AN: You’ve said that Guibord’s daughter stands in for your point of view in the film. So is it only a hippie-ish, fifteen year old girl who could call Prime Minister “fascist?” Not to get you in trouble, but that line really rang out for me as a Canadian film critic watching the movie overseas.
PF: She’s dead wrong in calling him a fascist because she doesn’t know what fascism is. Guibord says, “Hold your horses.” It’s the wrong choice of words. I’d never have an adult say that. Some people call Harper a fascist and they have no clue what fascism is.
AN: Whatever he is, he hasn’t really been referenced in a lot of Canadian films outside of documentaries, which is why it’s so interesting to have him in this one, even if it’s in a veiled form.
PF: It goes back to what we were saying earlier. Canada is modest as a country. Our political figures are smaller. But Harper is an important figure because he’s able to govern with a minority very skilfully. I’ll give him that. I don’t think he’s stupid. He’s very intelligent. I think he’s the wrong prime minister, but he’s not stupid.

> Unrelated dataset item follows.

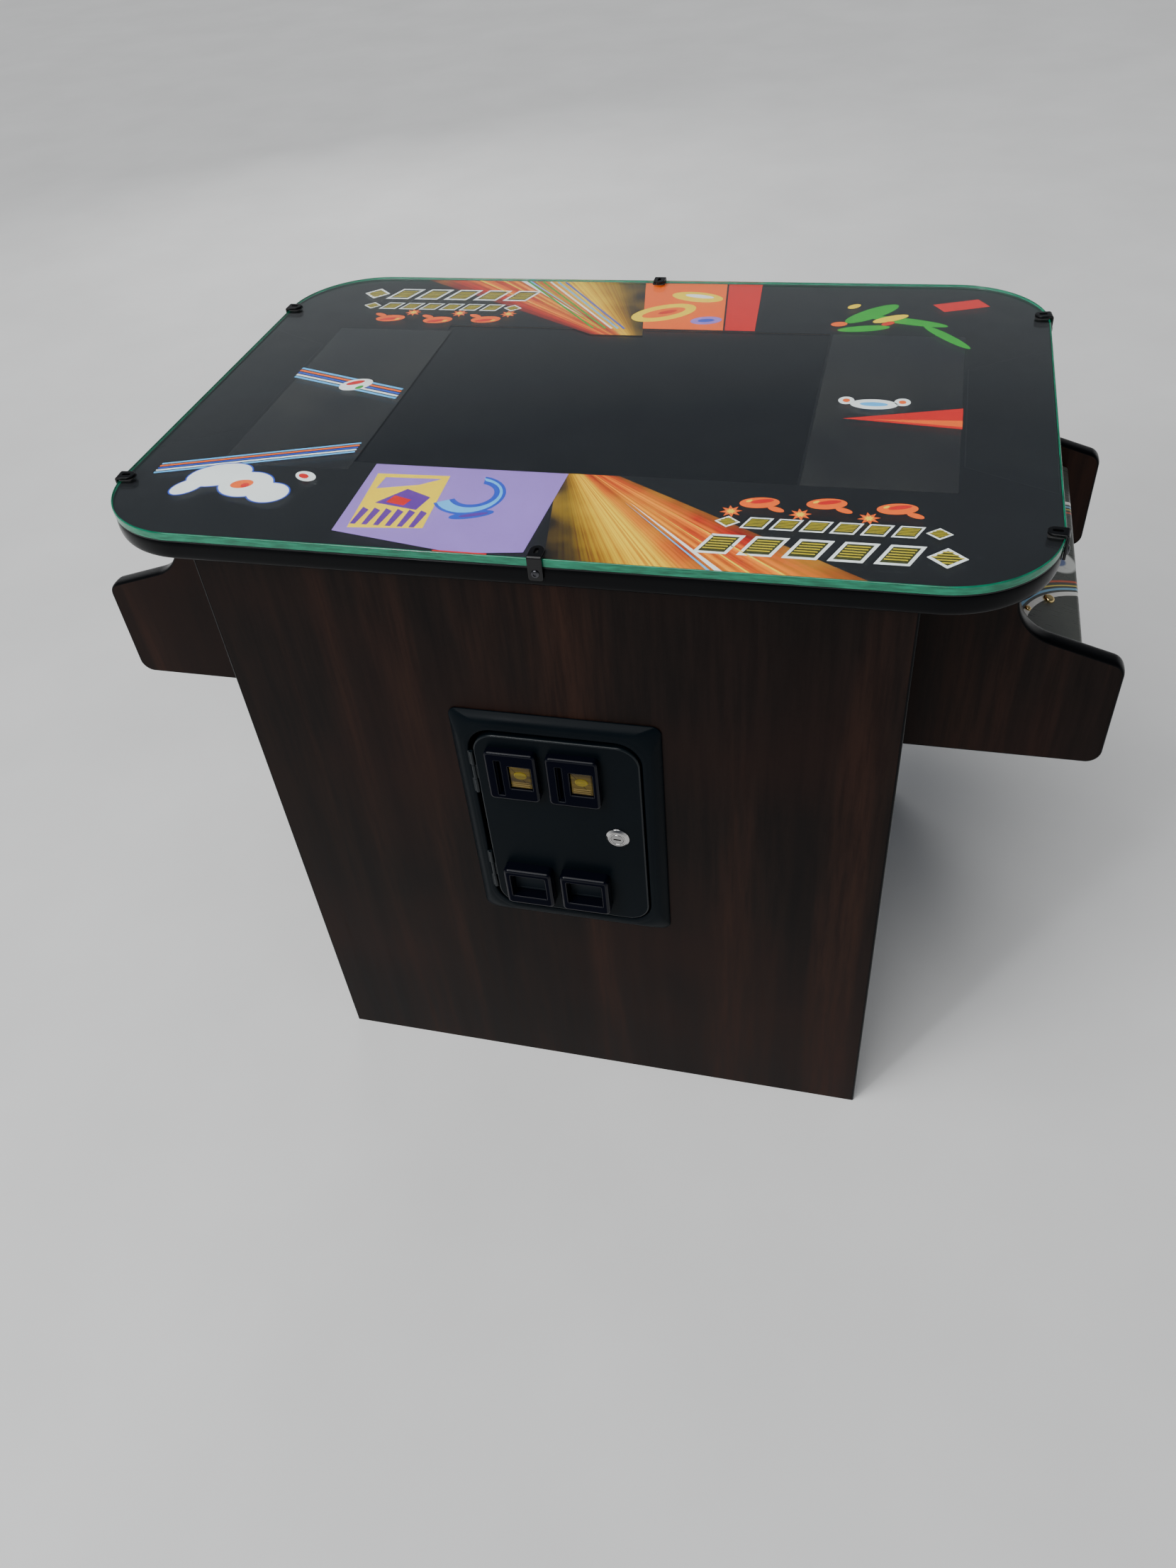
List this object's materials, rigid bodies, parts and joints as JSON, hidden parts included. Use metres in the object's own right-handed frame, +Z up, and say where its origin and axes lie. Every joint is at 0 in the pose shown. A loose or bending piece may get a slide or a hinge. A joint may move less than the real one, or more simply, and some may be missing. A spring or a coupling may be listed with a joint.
{
  "type": "cocktail arcade table",
  "caption": "Low two-player arcade table: wooden cabinet, hinged glass-covered top with a monitor under it, a control box at each end and a steel coin door in front.",
  "frame": {"origin": "on the floor under the middle of the tabletop", "axes": "+X along the table's long axis towards one player, -Y towards the coin door side, +Z up"},
  "size_m": [0.9964, 0.5981, 0.7434],
  "materials": {
    "laminate": "dark walnut laminate, vertical grain, satin",
    "plain_wood": "bare plywood and pine, unfinished",
    "black_moulding": "black vinyl edge moulding, satin",
    "art_print": null,
    "glass": "clear polished plate glass, green edge",
    "panel_print": "printed vinyl over sheet steel, satin",
    "black_coat": "fine black powder coat",
    "black_plastic": "moulded black plastic, glossy",
    "amber_plastic": "clear amber moulded plastic",
    "chrome": "polished chrome plate",
    "steel": "zinc plated steel",
    "brass": "polished brass",
    "rubber": "soft black rubber",
    "screen": "dark display face, unlit",
    "red_plastic": "moulded red plastic",
    "white_plastic": "moulded white plastic",
    "circuit": "green circuit board with black chips"
  },
  "bodies": {
    "cabinet": {"front_panel": "laminate", "rear_panel": "laminate", "end_panel_left": "laminate", "end_panel_right": "laminate", "base_board": "plain_wood", "corner_cleats": "plain_wood", "panel_trim": "black_moulding", "control_cheeks": "laminate", "cheek_trim": "black_moulding", "control_floors": "laminate", "control_aprons": "laminate", "control_plate_left": "panel_print", "control_plate_right": "panel_print", "panel_bolts": "brass", "stick_screws": "brass", "stick_bases": "black_plastic", "button_housings": "red_plastic", "button_nuts": "black_plastic", "button_switches": "black_plastic", "coin_frame": "black_coat", "lid_hinges_fixed": "steel", "mains_inlet": "black_plastic", "speaker": "black_plastic", "game_board": "circuit", "power_supply": "steel", "cash_box": "steel"},
    "lid": {"tabletop_board": "plain_wood", "top_trim": "black_moulding", "top_art": "art_print", "glass_top": "glass", "glass_clips": "black_coat", "clip_screws": "black_coat", "clip_pads": "rubber", "monitor_screen": "screen", "monitor_case": "black_plastic", "monitor_straps": "steel", "lid_hinges_moving": "steel"},
    "coin_door": {"coin_door": "black_coat", "coin_entries": "black_plastic", "coin_cups": "black_plastic", "coin_mechs": "black_plastic", "lock_body": "chrome"},
    "coin_lock": {"lock_plug": "chrome"},
    "mains_rocker": {"rocker_switch": "black_plastic"},
    "reject_left": {"reject_button_left": "amber_plastic"},
    "flap_left": {"return_flap_left": "black_plastic"},
    "reject_right": {"reject_button_right": "amber_plastic"},
    "flap_right": {"return_flap_right": "black_plastic"},
    "stick_ring_left": {"stick_ring_left": "steel"},
    "stick_left": {"stick_shaft_left": "steel", "stick_ball_left": "red_plastic"},
    "start_left": {"start_button_left": "white_plastic"},
    "action_a_left": {"action_a_button_left": "red_plastic"},
    "action_b_left": {"action_b_button_left": "red_plastic"},
    "stick_ring_right": {"stick_ring_right": "steel"},
    "stick_right": {"stick_shaft_right": "steel", "stick_ball_right": "red_plastic"},
    "start_right": {"start_button_right": "white_plastic"},
    "action_a_right": {"action_a_button_right": "red_plastic"},
    "action_b_right": {"action_b_button_right": "red_plastic"}
  },
  "joints": [
    {"name": "lid_hinge", "type": "hinge", "parent": "cabinet", "child": "lid", "pos_m": [0, 0.283, 0.709], "axis": [-1, 0, 0], "range_deg": [0, 78]},
    {"name": "coin_door_hinge", "type": "hinge", "parent": "cabinet", "child": "coin_door", "pos_m": [-0.0792, -0.2899, 0.4195], "axis": [0, 0, -1], "range_deg": [0, 100]},
    {"name": "lock_turn", "type": "hinge", "parent": "coin_door", "child": "coin_lock", "pos_m": [0.06, -0.29, 0.421], "axis": [0, -1, 0], "range_deg": [0, 90]},
    {"name": "mains_rocker_tilt", "type": "hinge", "parent": "cabinet", "child": "mains_rocker", "pos_m": [0.22, 0.2779, 0.1435], "axis": [1, 0, 0], "range_deg": [-18, 0]},
    {"name": "reject_left_press", "type": "slide", "parent": "coin_door", "child": "reject_left", "axis": [0, 1, 0], "range_m": [0, 0.004], "stiffness_N_per_m": 250, "springref_m": -0.002},
    {"name": "flap_left_swing", "type": "hinge", "parent": "coin_door", "child": "flap_left", "pos_m": [-0.038, -0.2909, 0.3575], "axis": [1, 0, 0], "range_deg": [0, 40]},
    {"name": "reject_right_press", "type": "slide", "parent": "coin_door", "child": "reject_right", "axis": [0, 1, 0], "range_m": [0, 0.004], "stiffness_N_per_m": 250, "springref_m": -0.002},
    {"name": "flap_right_swing", "type": "hinge", "parent": "coin_door", "child": "flap_right", "pos_m": [0.0225, -0.2909, 0.3575], "axis": [1, 0, 0], "range_deg": [0, 40]},
    {"name": "stick_left_fore_aft", "type": "hinge", "parent": "cabinet", "child": "stick_ring_left", "pos_m": [-0.38739, 0.088, 0.60357], "axis": [0, -1, 0], "range_deg": [-12, 12], "stiffness_Nm_per_rad": 1},
    {"name": "stick_left_sideways", "type": "hinge", "parent": "stick_ring_left", "child": "stick_left", "pos_m": [-0.38739, 0.088, 0.60357], "axis": [-0.9537, 0, -0.3007], "range_deg": [-12, 12], "stiffness_Nm_per_rad": 1},
    {"name": "start_left_press", "type": "slide", "parent": "cabinet", "child": "start_left", "axis": [0.3007, 0, -0.9537], "range_m": [0, 0.003], "stiffness_N_per_m": 250, "springref_m": -0.002},
    {"name": "action_a_left_press", "type": "slide", "parent": "cabinet", "child": "action_a_left", "axis": [0.3007, 0, -0.9537], "range_m": [0, 0.003], "stiffness_N_per_m": 250, "springref_m": -0.002},
    {"name": "action_b_left_press", "type": "slide", "parent": "cabinet", "child": "action_b_left", "axis": [0.3007, 0, -0.9537], "range_m": [0, 0.003], "stiffness_N_per_m": 250, "springref_m": -0.002},
    {"name": "stick_right_fore_aft", "type": "hinge", "parent": "cabinet", "child": "stick_ring_right", "pos_m": [0.38739, -0.088, 0.60357], "axis": [0, 1, 0], "range_deg": [-12, 12], "stiffness_Nm_per_rad": 1},
    {"name": "stick_right_sideways", "type": "hinge", "parent": "stick_ring_right", "child": "stick_right", "pos_m": [0.38739, -0.088, 0.60357], "axis": [0.9537, 0, -0.3007], "range_deg": [-12, 12], "stiffness_Nm_per_rad": 1},
    {"name": "start_right_press", "type": "slide", "parent": "cabinet", "child": "start_right", "axis": [-0.3007, 0, -0.9537], "range_m": [0, 0.003], "stiffness_N_per_m": 250, "springref_m": -0.002},
    {"name": "action_a_right_press", "type": "slide", "parent": "cabinet", "child": "action_a_right", "axis": [-0.3007, 0, -0.9537], "range_m": [0, 0.003], "stiffness_N_per_m": 250, "springref_m": -0.002},
    {"name": "action_b_right_press", "type": "slide", "parent": "cabinet", "child": "action_b_right", "axis": [-0.3007, 0, -0.9537], "range_m": [0, 0.003], "stiffness_N_per_m": 250, "springref_m": -0.002}
  ]
}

AN: Do you think that the timing of this film is going to help it find an audience?
PF: It’s a blessing that might not be a blessing. I think that by the time the movie comes out people will be fed up with the election, and with campaigning. I don’t know how that will affect the film. I think it will attract attention of political journalists who otherwise wouldn’t pay attention to what I do. That might be new. I’ve had some interviews with political columnists who are preparing articles for magazines in Quebec. I’m curious to see how that plays out.